Its Chief Weapon Is Excess
Robert Archambeau on Chris Hamilton-Emery on 'Cambridge Poetry':
The British experimental crowd for whom Cambridge serves as a center of gravity has been one of the most vital and interesting things going on in the U.K. for some time, and it hasn't really had much of an assessment. Even the degree to which it is correct to call it Cambridge Poetry hasn't been determined, although I've got a feeling the name will stick, despite how unhappy everyone is going to be with it. I mean, that's what happened with Language Poetry, and with New Criticism, and with Dada, and with just about everything
....
With regard to Chris' second point above, that the poetry has been left outside of the wider history of British poetry against its will, I'm ambivalent. There sure are editors, scholars, and academics who want nothing to do with the stuff, don't like it, and suspect that it's all a matter of the emperor's new clothes (as some small percentage of it surely is).
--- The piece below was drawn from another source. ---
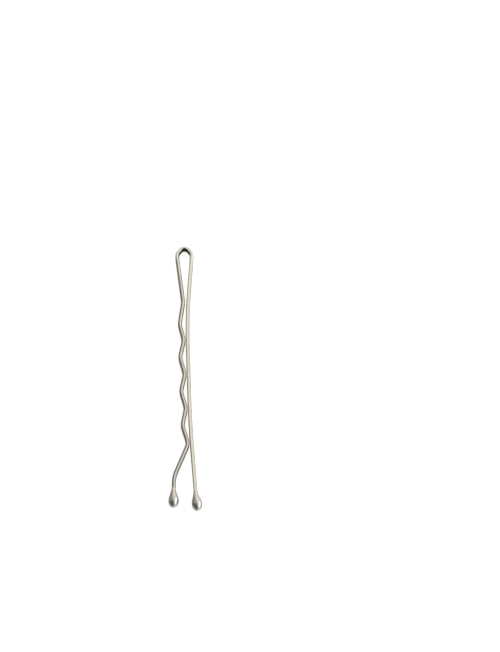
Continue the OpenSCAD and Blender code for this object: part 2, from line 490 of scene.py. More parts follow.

But I think there's been a reciprocal rejection: just as the many have decided to ignore this kind of writing, there has been a rejection of mainstream publication and even critical attention by some people inside the movement.
Read the rest here.
Reader Comments (2)
I find this bit from Chris extremely objectionable:
"The political content of much 90s British avant-garde writing has its origins in a liberation from post-War thrift and limitation, it derives its thrust from a cultural exuberance not a political fracture or civil rights revolution. It’s politics are received. You can’t of course have a politics with out a polity."
As in 'its politics are received' suggests that everything is AOK so we should all just become happy little capitalists. as if the anti-war movement, G20 and about a million other things had never fucking happened.